» **Given material**

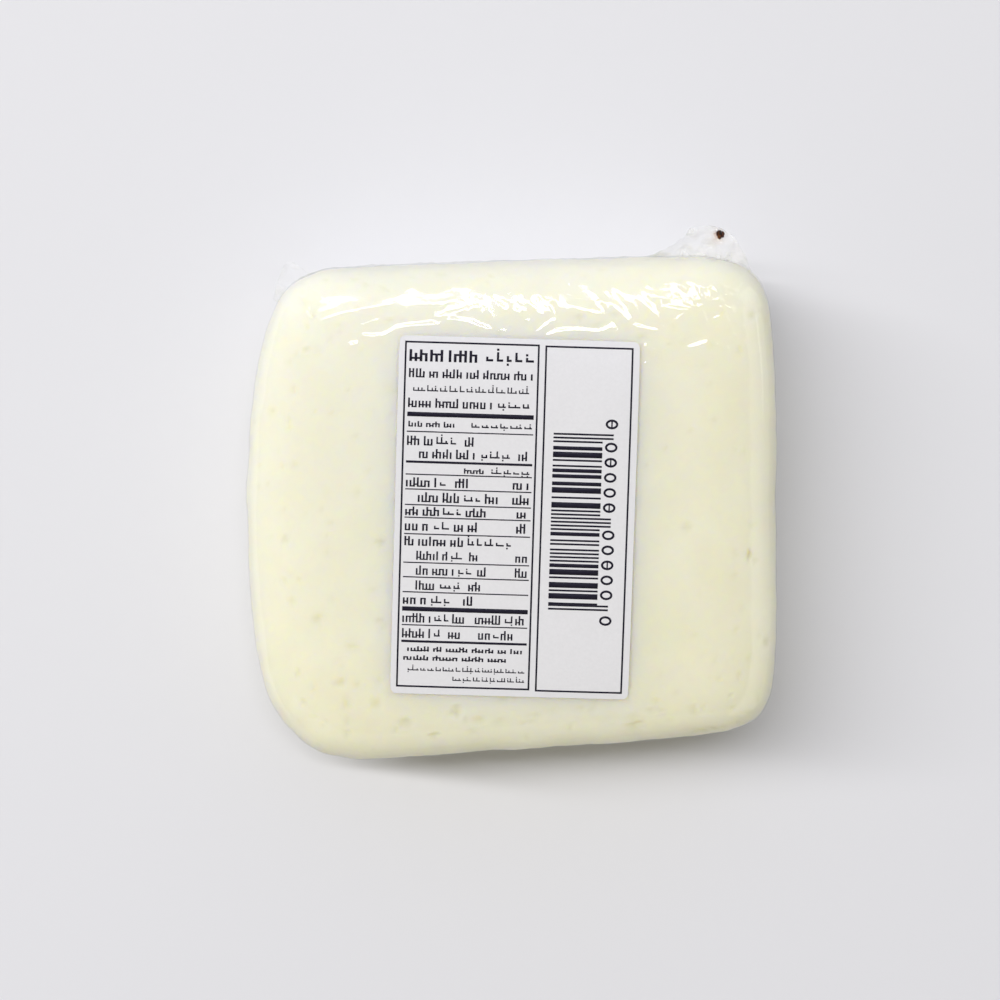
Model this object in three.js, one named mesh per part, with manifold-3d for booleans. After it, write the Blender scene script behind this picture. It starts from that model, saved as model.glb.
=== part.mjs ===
// A square block of akkawi, a white brined cheese, shut in a tight clear film bag, with a paper label
// on the film. Millimetres, +Z up. The block lies on its broad underside with the label on top: +X is
// the label's right and +Y the end that the label's first line is nearest to.
//
// The bag hugs the cheese all over, so bag and cheese are one solid out to the film's outer face. At
// two corners of the back the shrunk bag sticks out as a crumpled ear of film.
import * as THREE from "three";
import { mergeVertices } from "three/addons/utils/BufferGeometryUtils.js";
import Module from "manifold-3d";

const wasm = await Module();
wasm.setup();

// The block: half its size each way, and how far its underside has settled flat
const HALF_WIDTH = 57.8;
const HALF_DEPTH = 53.3;
const HALF_HEIGHT = 19.7;
const SETTLED = 1.5;

// How square each corner is from above: 2 would be round, and 12 is nearly sharp
const CORNERS = { backLeft: 9.2, backRight: 9.5, frontLeft: 6.1, frontRight: 11.4 };
// The corners grow softer from the sides to the broad faces, between these slopes of the direction
const FACE_CORNER = 3.6;
const SOFTEN_FROM = 0.2;
const SOFTEN_TO = 1.6;
// How square the rolled rim is along each side, and how much tighter it is under the block
const RIMS = { left: 4.4, right: 6.6, back: 3.5, front: 7.0 };
const UNDER_RIM = 1.3;

// The sides are bowed, the block narrows a little to the back, and its back and front run at a slant:
// all are shares of the half size
const LEFT_BOW = 0.119;
const RIGHT_BOW = 0.011;
const SIDE_SLANT = -0.012;
const BACK_SLANT = 0.031;
const FRONT_SLANT = -0.074;

// The cloth that the curd was pressed in leaves the faces gently uneven, in waves that start off centre
const SWELL = 0.45;
const SWELL_LENGTH = 31;
const SWELL_START = { x: 1.1, y: -0.5 };

// The label: a 2 by 3 inch sticker, and how it lies on the block
const LABEL = { width: 50.8, length: 76.2, thick: 0.3, corner: 1.3, gap: 0.3 };
const LABEL_AT = { x: 0.8, y: -1.9, turn: THREE.MathUtils.degToRad(-1.7) };

// An ear of film: where its root is sunk in the block, which way it points in degrees from +X, how far
// it reaches, its width at the root and at the tip, its pleats, and how deep they are at the tip
const EAR_THICK = 0.7;
const EARS = {
  backRight: { x: 41.6, y: 49.3, z: 15, turn: 88, reach: 12.3, root: 25, tip: 9.5, pleats: 3, depth: 1.1 },
  backLeft: { x: -44.8, y: 47.8, z: 15, turn: 125, reach: 8.6, root: 9, tip: 4, pleats: 2, depth: 0.6 },
};
// How much of its reach an ear loses between two pleats
const EAR_NOTCH = 0.07;

// Ivory cheese seen through glossy film, and white paper with a slight sheen
const FILMED_CHEESE = new THREE.MeshStandardMaterial({ color: 0xf0ecd6, roughness: 0.32 });
const LABEL_PAPER = new THREE.MeshStandardMaterial({ color: 0xe9e8ea, roughness: 0.5 });

// Grid steps across, along and up the block, across and along the label, and out and across an ear
const BLOCK_GRID = [30, 28, 12];
const LABEL_GRID = [12, 18];
const EAR_GRID = [4, 18];
// How far the block's grid lines crowd towards its rims, from 0, even, to 1
const CROWD = 0.45;

// Powers and lengths less than this count as nothing, and vertices this close are one
const TINY = 1e-9;
const SAME_PLACE = 1e-4;

// How much a point at s, t in the square from -1 to 1 belongs to each side
function shares(s, t) {
  return { left: (1 - s) / 2, right: (1 + s) / 2, back: (1 + t) / 2, front: (1 - t) / 2 };
}

// The block's surface in the direction of a point a, b, c of a cube from -1 to 1: a box whose corners
// and rims are rounded by the powers above, then bowed, slanted, swollen and settled on its base.
function blockPoint(a, b, c) {
  const widest = Math.max(Math.abs(a), Math.abs(b), TINY);
  const side = shares(a / widest, b / widest);
  const raised = THREE.MathUtils.smoothstep(Math.abs(c) / widest, SOFTEN_FROM, SOFTEN_TO);
  const corner =
    side.back * (side.left * CORNERS.backLeft + side.right * CORNERS.backRight) +
    side.front * (side.left * CORNERS.frontLeft + side.right * CORNERS.frontRight);
  const power = THREE.MathUtils.lerp(corner, FACE_CORNER, raised);
  const rimAcross = side.left * RIMS.left + side.right * RIMS.right;
  const rimAlong = side.back * RIMS.back + side.front * RIMS.front;
  const sideways = a ** 4 / Math.max(a ** 4 + b ** 4, TINY);
  const rim = THREE.MathUtils.lerp(rimAlong, rimAcross, sideways) * (c < 0 ? UNDER_RIM : 1);
  const plan = (Math.abs(a) ** power + Math.abs(b) ** power) ** (1 / power);
  const size = (plan ** rim + Math.abs(c) ** rim) ** (1 / rim);
  const [u, v, w] = [a / size, b / size, c / size];

  const at = shares(u, v);
  const bow = at.left * LEFT_BOW + at.right * RIGHT_BOW;
  const x = HALF_WIDTH * u * (1 - bow * v * v + SIDE_SLANT * v);
  const y = HALF_DEPTH * v * (1 + u * (at.back * BACK_SLANT + at.front * FRONT_SLANT));
  const wave = Math.sin(x / SWELL_LENGTH + SWELL_START.x) * Math.cos(y / SWELL_LENGTH + SWELL_START.y);
  const z = (HALF_HEIGHT + SWELL * wave) * w;
  const floor = SETTLED - HALF_HEIGHT;
  return new THREE.Vector3(x, y, Math.max(z, floor) - floor);
}

// Moves each vertex of a geometry by a function that gives its new place
function reshape(geometry, place) {
  const position = geometry.getAttribute("position");
  for (let i = 0; i < position.count; i++) {
    const p = place(position.getX(i), position.getY(i), position.getZ(i));
    position.setXYZ(i, p.x, p.y, p.z);
  }
  return geometry;
}

// A closed geometry as a solid that can be joined and cut
function toSolid(geometry) {
  const bare = geometry.clone();
  bare.deleteAttribute("normal");
  bare.deleteAttribute("uv");
  const merged = mergeVertices(bare, SAME_PLACE);
  return new wasm.Manifold(
    new wasm.Mesh({
      numProp: 3,
      vertProperties: merged.getAttribute("position").array,
      triVerts: new Uint32Array(merged.index.array),
    }),
  );
}

function toGeometry(solid) {
  const made = solid.getMesh();
  const geometry = new THREE.BufferGeometry();
  geometry.setAttribute("position", new THREE.BufferAttribute(made.vertProperties, 3));
  geometry.setIndex(new THREE.BufferAttribute(made.triVerts, 1));
  geometry.computeVertexNormals();
  return geometry;
}

// The bagged block: a cube's grid carried onto the block's surface
function blockGeometry() {
  const crowd = (s) => THREE.MathUtils.lerp(s, Math.sin((Math.PI / 2) * s), CROWD);
  const cube = new THREE.BoxGeometry(2, 2, 2, ...BLOCK_GRID);
  return reshape(cube, (a, b, c) => blockPoint(crowd(a), crowd(b), crowd(c)));
}

// A fan of pleated film that narrows from its root, with an edge cut back between the pleats. Its root
// is sunk in the block, so that the ear and the bag are one piece.
function earGeometry({ x, y, z, turn, reach, root, tip, pleats, depth }) {
  const fan = reshape(new THREE.BoxGeometry(1, 1, 1, ...EAR_GRID, 1), (p, q, side) => {
    const far = p + 0.5;
    const fold = Math.sin(2 * Math.PI * pleats * q);
    const out = reach * far * (1 - EAR_NOTCH * far * (1 - fold));
    const width = THREE.MathUtils.lerp(root, tip, far);
    return new THREE.Vector3(out, width * q, side * EAR_THICK + depth * far * fold);
  });
  fan.rotateZ(THREE.MathUtils.degToRad(turn));
  return fan.translate(x, y, z);
}

// The label: a thin plate laid on the block so that it follows its face, then cut to rounded corners
function labelGeometry(blockMesh) {
  const { width, length, thick, corner, gap } = LABEL;
  const lay = (geometry) => geometry.rotateZ(LABEL_AT.turn).translate(LABEL_AT.x, LABEL_AT.y, 0);
  const above = 3 * HALF_HEIGHT;
  const down = new THREE.Vector3(0, 0, -1);
  const plate = reshape(lay(new THREE.BoxGeometry(width, length, 1, ...LABEL_GRID, 1)), (x, y, side) => {
    const ray = new THREE.Raycaster(new THREE.Vector3(x, y, above), down);
    const face = ray.intersectObject(blockMesh)[0].point.z;
    return new THREE.Vector3(x, y, face + gap + (side > 0 ? thick : 0));
  });

  const [right, top] = [width / 2, length / 2];
  const outline = new THREE.Shape();
  outline.moveTo(corner - right, -top);
  outline.absarc(right - corner, corner - top, corner, -Math.PI / 2, 0);
  outline.absarc(right - corner, top - corner, corner, 0, Math.PI / 2);
  outline.absarc(corner - right, top - corner, corner, Math.PI / 2, Math.PI);
  outline.absarc(corner - right, corner - top, corner, Math.PI, 1.5 * Math.PI);
  const cutter = new THREE.ExtrudeGeometry(outline, { depth: above, bevelEnabled: false, curveSegments: 5 });
  return toGeometry(toSolid(plate).intersect(toSolid(lay(cutter))));
}

const blockMesh = new THREE.Mesh(blockGeometry(), FILMED_CHEESE);
let bagged = toSolid(blockMesh.geometry);
for (const ear of Object.values(EARS)) bagged = bagged.add(toSolid(earGeometry(ear)));

const pack = new THREE.Mesh(toGeometry(bagged), FILMED_CHEESE);
pack.name = "cheese_pack";
const label = new THREE.Mesh(labelGeometry(blockMesh), LABEL_PAPER);
label.name = "label";

// The origin is the middle of the base of the whole
const part = new THREE.Group();
part.add(pack, label);
const middle = new THREE.Box3().setFromObject(part).getCenter(new THREE.Vector3());
part.position.set(-middle.x, -middle.y, 0);

export default part;
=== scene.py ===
# A block of akkawi, a white brined cheese, shut in a tight clear film bag, with a printed paper label
# stuck on the film. It lies on its broad underside and is seen from above.
import math
import random

import bmesh
import bpy
from mathutils import Matrix, Vector, kdtree, noise
from mathutils.bvhtree import BVHTree


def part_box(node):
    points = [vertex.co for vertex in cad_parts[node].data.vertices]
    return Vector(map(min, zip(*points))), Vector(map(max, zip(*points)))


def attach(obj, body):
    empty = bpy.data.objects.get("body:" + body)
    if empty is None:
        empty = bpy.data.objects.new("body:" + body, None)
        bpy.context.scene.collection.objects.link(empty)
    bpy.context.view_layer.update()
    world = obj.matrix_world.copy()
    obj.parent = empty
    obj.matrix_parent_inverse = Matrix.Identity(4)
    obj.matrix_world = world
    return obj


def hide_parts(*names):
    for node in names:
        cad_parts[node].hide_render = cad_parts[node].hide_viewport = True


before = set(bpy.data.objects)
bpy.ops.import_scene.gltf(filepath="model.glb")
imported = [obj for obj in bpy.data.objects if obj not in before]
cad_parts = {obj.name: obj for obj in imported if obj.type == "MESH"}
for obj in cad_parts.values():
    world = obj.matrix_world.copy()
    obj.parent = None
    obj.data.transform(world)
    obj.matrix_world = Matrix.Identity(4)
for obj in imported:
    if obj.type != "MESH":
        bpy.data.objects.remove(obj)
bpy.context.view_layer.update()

# The cheese
# A square block of fresh curd, pressed in a cloth and brined. Its rims roll over, no two corners are
# alike, and its faces keep pits where whey and air were trapped. Lengths here are in millimetres,
# from the middle of the block's underside.
MM = 0.001
HALF_WIDTH = 57.8
HALF_DEPTH = 53.3
HALF_HEIGHT = 19.7
SETTLED = 1.5
CORNERS = {"back_left": 9.2, "back_right": 9.5, "front_left": 6.1, "front_right": 11.4}
FACE_CORNER = 3.6
SOFTEN_FROM = 0.2
SOFTEN_TO = 1.6
RIMS = {"left": 4.4, "right": 6.6, "back": 3.5, "front": 7.0}
UNDER_RIM = 1.3
LEFT_BOW = 0.119
RIGHT_BOW = 0.011
SIDE_SLANT = -0.012
BACK_SLANT = 0.031
FRONT_SLANT = -0.074
SWELL = 0.45
SWELL_LENGTH = 31
SWELL_START = (1.1, -0.5)
CROWD = 0.45
TINY = 1e-9


def mix(low, high, share):
    return low + (high - low) * share


def smooth_step(value, low, high):
    share = min(max((value - low) / (high - low), 0.0), 1.0)
    return share * share * (3 - 2 * share)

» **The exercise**
Repeat word for word the lines from the line with "const pack = new" to the line with "if empty is", both lines included.

» **Result of the exercise**
const pack = new THREE.Mesh(toGeometry(bagged), FILMED_CHEESE);
pack.name = "cheese_pack";
const label = new THREE.Mesh(labelGeometry(blockMesh), LABEL_PAPER);
label.name = "label";

// The origin is the middle of the base of the whole
const part = new THREE.Group();
part.add(pack, label);
const middle = new THREE.Box3().setFromObject(part).getCenter(new THREE.Vector3());
part.position.set(-middle.x, -middle.y, 0);

export default part;
=== scene.py ===
# A block of akkawi, a white brined cheese, shut in a tight clear film bag, with a printed paper label
# stuck on the film. It lies on its broad underside and is seen from above.
import math
import random

import bmesh
import bpy
from mathutils import Matrix, Vector, kdtree, noise
from mathutils.bvhtree import BVHTree


def part_box(node):
    points = [vertex.co for vertex in cad_parts[node].data.vertices]
    return Vector(map(min, zip(*points))), Vector(map(max, zip(*points)))


def attach(obj, body):
    empty = bpy.data.objects.get("body:" + body)
    if empty is None:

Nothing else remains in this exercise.